Like so many of the faith-based biopics that have helped turn the genre into a flyover-state phenomenon, “American Underdog” is sustained by a vaguely fetishistic enthusiasm for its subject’s hardships (in this case: poverty, tornadoes, and a wife whose devotion to Jesus Christ is only surpassed by her devotion to bad wigs). For every 10 seconds of football action, we get 10 minutes of Levi staring into the camera like a deer in the headlights and wondering “why God would give me a dream that’s never gonna come true.” What kind of cruel deity would bless someone with the upper body of a small mountain range, only to curse them with the responsibilities of a human adult? Make it make sense!

Of course, the Erwin brothers — wildly dynamic filmmakers whose recent Walmart products range from faith-based music biopics like “I Still Believe” to faith-based football biopics like “Woodlawn” and this one — have become the leading auteurs of megachurch cinema because their movies could be confused for secular fare if you squint.

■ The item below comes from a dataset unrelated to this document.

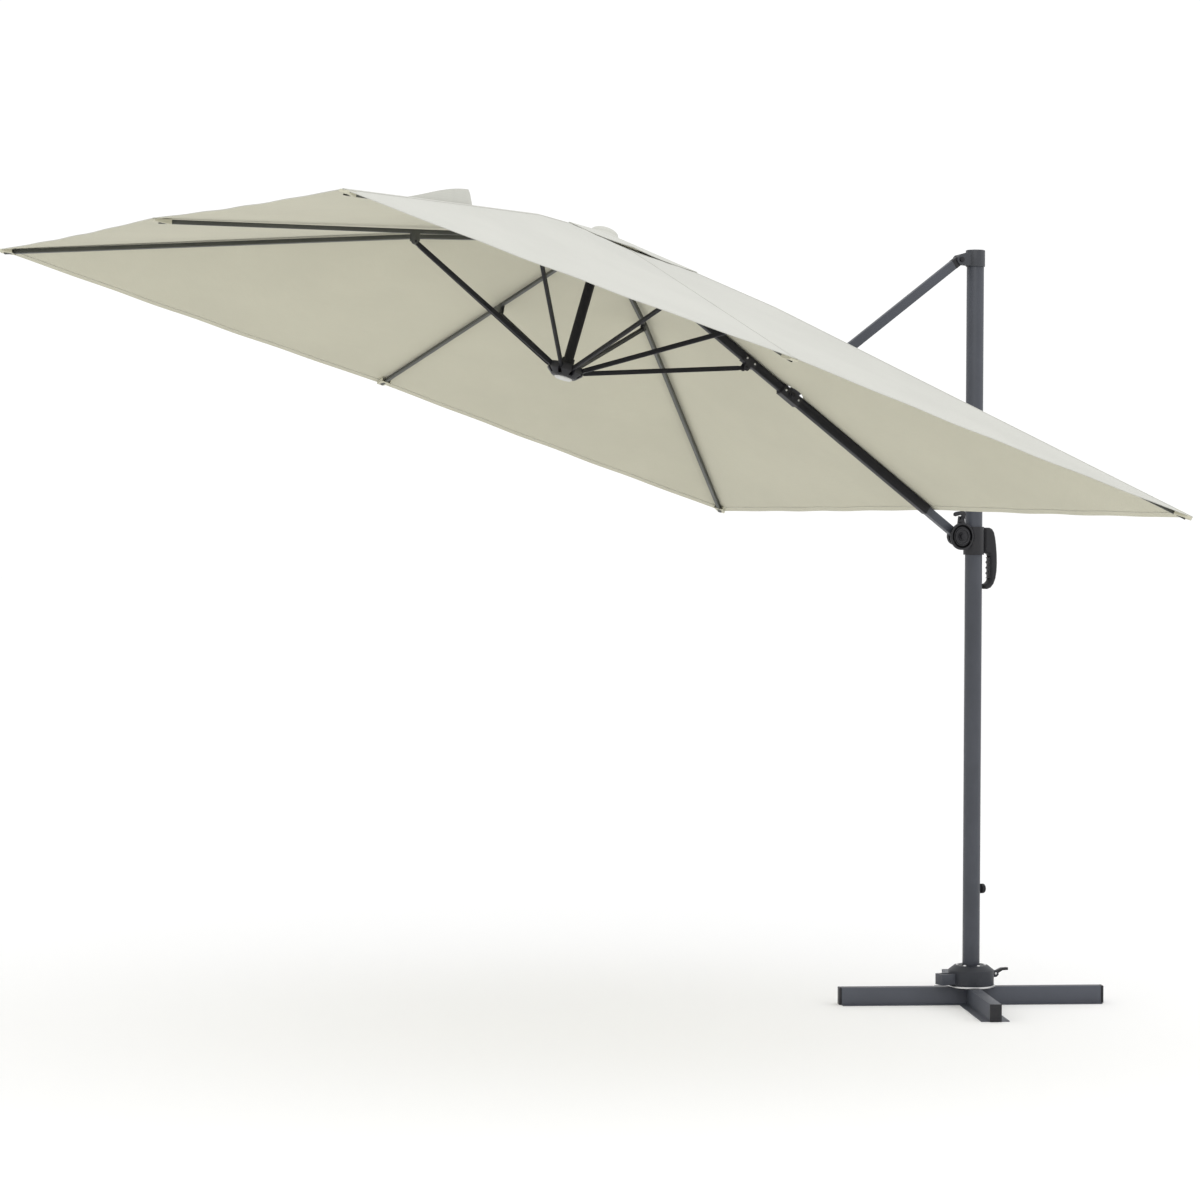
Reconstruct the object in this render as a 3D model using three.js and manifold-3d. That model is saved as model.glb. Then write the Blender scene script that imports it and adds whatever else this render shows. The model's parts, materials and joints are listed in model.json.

Telling stories that emphasize general hardships over religious persecution and keep the God talk at a low whisper until the third act, the Erwins tend to eschew the Newsmax crowd in favor of Trojan horsing their way onto the godless screens of America’s multiplexes, and “American Underdog” is the duo’s most agnostic bid for mainstream success thus far.

Jesus has a smaller part in this movie than he did in the real Kurt Warner’s Super Bowl victory speech, and aside from one lifeless scene about Brenda’s relationship with her lord and savior — and the general anti-dramatic flatness of a film in which every Hail Mary is eventually rewarded with a touchdown — there isn’t all that much separating “American Underdog” from “The Blind Side.” Levi’s newly refurbished star power lends the film a commercial pedigree that was lacking from the Erwins’ previous stuff, even if his wide-eyed work is undone by the same “but I’m just a ridiculously oversized child!” schtick that made him so much fun in “Shazam!” (but that might explain why no one even tries to de-age the 41-year-old Levi during Kurt’s college years).

Paquin, meanwhile, has the opposite effect; her involvement might not do as much to bridge the gap between Pure Flix and Hollywood, but she adds legitimacy to “American Underdog” by rescuing her character from bad dialogue and worse denim in what might be the most nuanced performance that anyone used to Kevin Sorbo movies has ever seen (a suspicion that only grows more pronounced whenever a right-wing ass-hat like Adam Baldwin shows up in a supporting role). Bruce McGill spices things up as an arena football coach, Dennis Quaid is definitely another actor who appears on screen, and young Hayden Zaller is completely endearing as Brenda’s visually impaired son, and he and Paquin manage to score a manipulative jolt of raw emotion when they team up for a trick play in the fourth quarter — quite a feat in a film that vacillates between eye-rolling and tolerable with a baseline of braindead watchability.

Is “American Underdog” a good movie? Not even a little bit, but that’s kind of like saying “The Power of the Dog” is a bad microwave toaster. Traditional metrics of quality hardly seem relevant when it comes to a biopic that’s less interested in satisfying any narrative conflict than it is in paying off its protagonist’s spiritual investment. Dinging the Erwins’ direction for its flatness (every scene, no matter where it takes place, somehow manages to look like it was shot in a supermarket) or picking apart their threadbare script for its failure to dramatize Warner’s one big flaw (we’re warned a zillion times that Kurt bails at the first sign of adversity both on the field and in real life, despite the fact that he’s depicted as the most tenacious man who’s ever lived) would be missing the point.

With “American Underdog,” the Erwins have turned the life story of a man who came out of the womb with 214 pounds’ worth of shoulders into a modern parable about the miracles that Jesus makes possible for those who have the audacity to believe in him — and by extension in themselves. I can’t imagine a better way to honor the commercial spirit of American Christianity than with a story about someone who was born with the biggest advantage he could possibly have, and still felt like their success was the result of praying to the right God.

Grade: C

“American Underdog” is now playing in theaters.